Background information
- Born: 23 August 1909 Cheb, Bohemia, Austria-Hungary
- Died: 2 August 2000 (aged 90) Sulzbach-Rosenberg, Bavaria, Germany
- Instruments: Trumpet, piccolo trumpet
- Formerly of: Berlin Philharmonic

= Adolf Scherbaum =

Czech-German classical trumpet player

Adolf Scherbaum (23 August 1909 – 2 August 2000) was Czech-German a trumpet player who specialised in the piccolo trumpet. Until 1951, he lived in Czechoslovakia, but then he became a citizen of West Germany.

==Life==
Scherbaum was born on 23 August 1909 in of Cheb in Bohemia, Austria-Hungary (now the Czech Republic). He studied at the Military Music School in Prague in 1923–1928, then he studied in Vienna with Prof. Dengler until 1929. He received his first appointment as trumpet soloist at the National Theatre Brno, where he worked from 1930 to 1939, followed by performances in Prague at the Deutsche Philharmonie under Joseph Keilberth (in 1939–1941) and in Berlin with the Berlin Philharmonic under Wilhelm Furtwängler (in 1941–1945).
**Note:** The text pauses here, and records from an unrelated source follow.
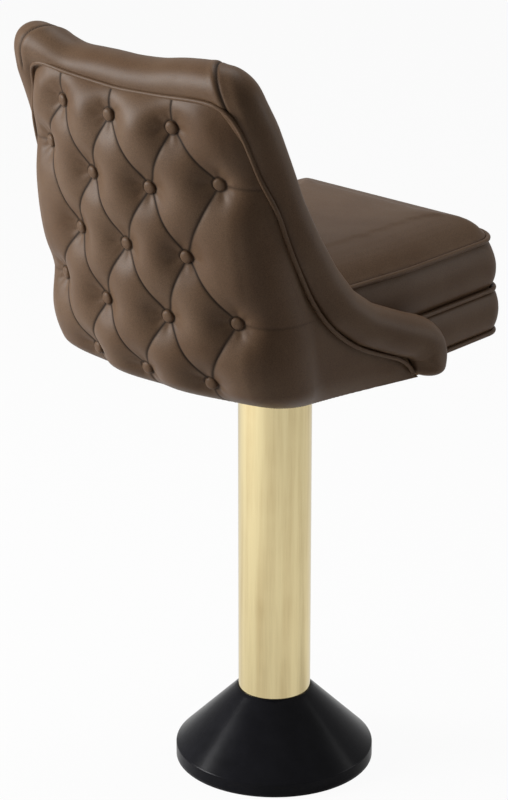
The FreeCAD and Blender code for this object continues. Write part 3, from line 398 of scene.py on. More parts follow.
leatherLook = {
    "Hide": (0.119, 0.067, 0.036, 1), "Worn Hide": (0.147, 0.089, 0.052, 1), "Grain Scale": 820.0,
    "Roughness": 0.46,
}
leather = newMaterial("brownLeather", "leather", leatherLook, bump=0.22, bumpSpan=0.0003, foldShadeInput=True,
                      Specular_IOR_Level=0.16)
brassLook = {"Metal": (0.95, 0.80, 0.45, 1), "Stain": (0.66, 0.50, 0.25, 1), "Roughness": 0.07}
brass = newMaterial("polishedBrass", "streak", brassLook, Metallic=1.0)
glossBlack = handledMaterial("glossBlackEnamel", (0.006, 0.006, 0.008), (0.010, 0.010, 0.013), scale=25.0,
                             roughness=0.21, spread=0.08, bump=0.02, Specular_IOR_Level=0.09)
blackSteel = handledMaterial("blackSteel", (0.018, 0.018, 0.019), (0.035, 0.034, 0.033), scale=45.0,
                             roughness=0.5, spread=0.2, bump=0.15, bumpSpan=0.0002)
bareSteel = handledMaterial("groundSteel", (0.50, 0.50, 0.51), (0.60, 0.60, 0.61), scale=120.0,
                            roughness=0.3, spread=0.25, bump=0.1, Metallic=1.0)
zincSteel = handledMaterial("zincSteel", (0.62, 0.63, 0.64), (0.72, 0.72, 0.70), scale=90.0,
                            roughness=0.35, spread=0.2, bump=0.1, Metallic=1.0)
bronze = handledMaterial("bushBronze", (0.48, 0.31, 0.15), (0.60, 0.42, 0.22), scale=150.0,
                         roughness=0.4, spread=0.2, bump=0.1, Metallic=1.0)
liningCloth = handledMaterial("liningCloth", (0.012, 0.012, 0.013), (0.022, 0.021, 0.021), scale=300.0,
                              roughness=0.85, spread=0.1, bump=0.5, bumpSpan=0.0004)
plywoodLook = {"Early Wood": (0.50, 0.34, 0.19, 1), "Late Wood": (0.36, 0.23, 0.12, 1), "Ring Scale": 30.0}
timberLook = {"Early Wood": (0.46, 0.29, 0.15, 1), "Late Wood": (0.28, 0.16, 0.08, 1), "Ring Scale": 55.0}
plywood = newMaterial("plywood", "wood", plywoodLook, bump=0.2, Roughness=0.62)
timber = newMaterial("planedTimber", "wood", timberLook, bump=0.2, Roughness=0.58)
print("stool: materials ready")


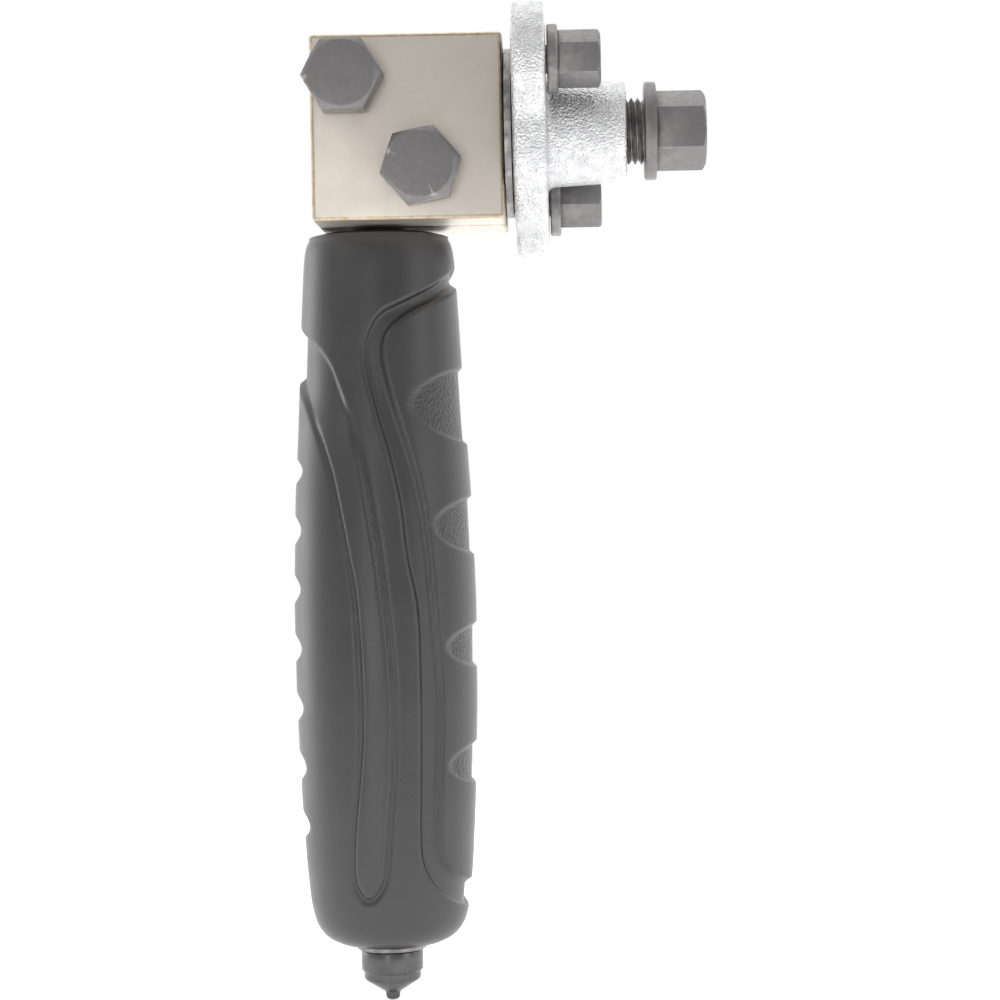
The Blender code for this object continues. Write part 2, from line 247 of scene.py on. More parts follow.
# Brings a worn colour up along convex edges, broken by noise
def edgeWearGroup():
    group, given, out = newGroup(
        "edge_wear",
        [("Color", "NodeSocketColor", (0.5, 0.5, 0.5, 1)),
         ("Worn", "NodeSocketColor", (0.8, 0.8, 0.8, 1)),
         ("Reach", "NodeSocketFloat", 0.52),
         ("Break Up", "NodeSocketFloat", 400.0)],
        [("Color", "NodeSocketColor"), ("Mask", "NodeSocketFloat")],
    )
    where = addNode(group, "ShaderNodeTexCoord", (-1100, -250))
    shape = addNode(group, "ShaderNodeNewGeometry", (-900, 250))
    noise = addNode(group, "ShaderNodeTexNoise", (-700, -150))
    noise.inputs["Detail"].default_value = 5
    high = addNode(group, "ShaderNodeMath", (-700, 250), operation="ADD")
    high.inputs[1].default_value = 0.06  # how much sharper an edge is where it is fully worn
    band = addNode(group, "ShaderNodeMapRange", (-450, 250))
    spread = addNode(group, "ShaderNodeMapRange", (-450, -50))
    spread.inputs["From Min"].default_value = 0.4
    spread.inputs["From Max"].default_value = 0.6
    both = addNode(group, "ShaderNodeMath", (-200, 100), operation="MULTIPLY")
    mix = addNode(group, "ShaderNodeMix", (100, 100), data_type="RGBA")
    link = group.links.new
    link(where.outputs["Object"], noise.inputs["Vector"])
    link(given.outputs["Break Up"], noise.inputs["Scale"])
    link(given.outputs["Reach"], high.inputs[0])
    link(given.outputs["Reach"], band.inputs["From Min"])
    link(high.outputs[0], band.inputs["From Max"])
    link(shape.outputs["Pointiness"], band.inputs["Value"])
    link(noise.outputs["Fac"], spread.inputs["Value"])
    link(band.outputs["Result"], both.inputs[0])
    link(spread.outputs["Result"], both.inputs[1])
    link(both.outputs[0], mix.inputs["Factor"])
    link(given.outputs["Color"], mix.inputs[6])
    link(given.outputs["Worn"], mix.inputs[7])
    link(mix.outputs[2], out.inputs["Color"])
    link(both.outputs[0], out.inputs["Mask"])
    return group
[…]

In 1946, he was appointed to the Academy of Performing Arts in Bratislava. In 1951, he was able to leave legally Czechoslovakia and move to West Germany. There he performed with the Norddeutscher Rundfunk in Hamburg in 1951–1964 and taught at the Hochschule für Musik Saar in Saarbrücken.
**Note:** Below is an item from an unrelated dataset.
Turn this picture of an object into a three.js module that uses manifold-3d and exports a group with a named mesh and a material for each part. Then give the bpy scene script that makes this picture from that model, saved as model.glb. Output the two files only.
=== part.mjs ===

In 1962–1963, Scherbaum toured in North America, where he performed as a soloist with various orchestras. He died on 2 August 2000 in Sulzbach-Rosenberg, a few days before his 91st birthday.

==Honours==
In 1968, Scherbaum received the internationally renowned Nordgau Prize. In 1979, the town of Sulzbach-Rosenberg awarded him the Culture Prize. In 1979, he also received the Albert Schweitzer Peace Medal, and the Sudeten German Association awarded him with the Culture Prize for Performing and Artistic Arts.